On sites with high levels of competing herbaceous vegetation the presence of a root system will also shift the competitive balance in favor of the trees and shrubs, favoring their successful establishment.

The added per-unit cost of rooted TRS cuttings, above that of standard unrooted live cuttings, may therefore be offset by better survival and overall reclamation success. Also, fewer cuttings may be needed to achieve the desired goals.

Planting can be done during the late summer and early fall (within fisheries work windows).

TRS Cuttings started in the spring usually have sufficient root development to allow for out-planting by mid-August to mid-September  – of the same year! This is a good time to plant in riparian areas (especially within the “capillary fringe“) as it fits within many fish “work windows.” (The annual period each year when you are allowed to do construction work next to streams).

In southern BC the fish “work windows” for in-stream construction work (legislated), although varying depending on location and species of fish, generally start around late June and run into October – See B.C. Ministry of Environment, Regional Timing Windows.

This is not a period when the use of standard unrooted live cuttings is generally feasible, as these are best collected when the plants are dormant (in BC between about late October and the end of March).

Reservoir draw-down zones and other seasonally flooded areas

One environmental zone for which tree and shrub establishment is often difficult or impossible is the draw-down zone of reservoirs and some other seasonally flooded areas. This is because these areas are completely submerged under water for a portion of the year, but also often have very dry soil conditions during the periods not inundated.

To minimize water loss from a standard (unrooted) live cutting it is standard practice to use cuttings 0.8 to 1.2 m long and plant them with about 80% of this length in the ground. However, the small above-ground portion resulting from this (e.g., 20 cm) can be a problem in situations where complete inundation occurs. This is because complete submersion of live cuttings for an extended period during establishment will result in mortality.

Depending on the shoreline planting elevation – where inundation does occur longer cuttings often have better survival, as this allows the tops to remain above water during peak flooding. For example, a 2.8 m long cutting would be planted with about 80 cm in the ground (the maximum depth normally practical), and 2 m above ground.

In such situations planting is usually done in the spring, before the reservoir level rises. Then, with spring snow melt the water level rises rapidly, to a maximum often occurring in May/June. However, there is often little root growth on the cuttings once flooding occurs, as the soil conditions become anaerobic and cold. Shoots do however sprout and grow during the flood period, feeding off the energy reserves within the cuttings themselves. But if these shoots become completely submerged for more than a week or so .. the plant will die – hence use long cuttings.

A problem with this approach, however, is these unrooted cuttings are susceptible to desiccation when water levels recede and the soil subsequently dries out, sometimes quite rapidly – as there has been little root growth.

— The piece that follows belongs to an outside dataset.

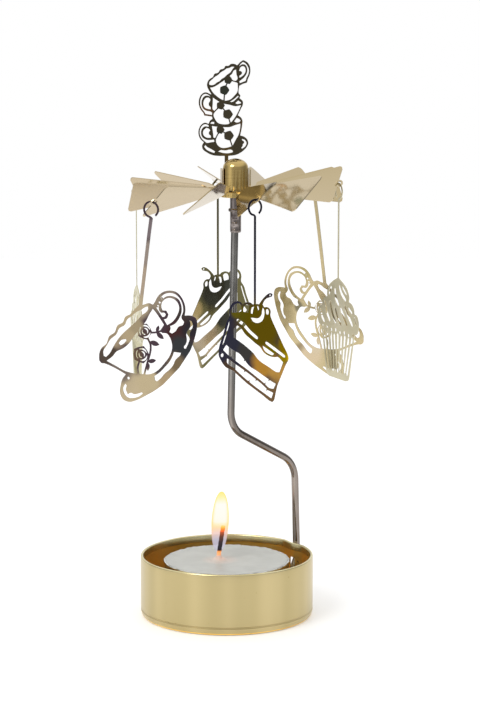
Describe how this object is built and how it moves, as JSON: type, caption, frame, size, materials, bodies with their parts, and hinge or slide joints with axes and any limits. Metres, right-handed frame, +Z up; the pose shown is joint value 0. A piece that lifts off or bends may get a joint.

Because TRS cuttings already have roots these plants are much more resistant to drought conditions when water level recedes. I believe this may enable the establishment of trees and shrubs at lower elevations around some reservoir edges. Experience has also shown me this can be the case – TRS cuttings were used extensively in the Selkirk College Shoreline Restoration Project.

2) Advantages of TRS Cuttings with respect to standard potted nursery stock

It is not uncommon for nurseries to produce very large reclamation plants, established either from seed or cuttings – but this normally involves growing the plants for several years in a nursery and transplanting into large, cumbersome pots. Such pots may be up to 5-gallons in size, especially if a plant comparable in height and caliper to a 2 m+ tall TRS cutting is produced. Most rooted nursery stock used in reclamation is therefore comparatively small – usually no more that about 0.25 to 1 m in height.

With TRS Cuttings it is possible to produce very tall rooted plants in only one growing season – relying on the woody stem – but with a relatively small (e.g., 1 or 2-gallon size) root system. They are therefore efficient to transport and plant. Note that the shoots of TRS Cuttings can also be pruned to match the root system after out-planting, and so (depending on the site) the issue of an out-of-balance shoot:root ratio is easily avoided. In addition, because they are ready to plant after one growing season, the time required for the forward planning of reclamation projects is shorter.

Another advantage of their great size is with respect to community or school planting events; here a small “forest” is instantly created. This is very satisfying for those involved.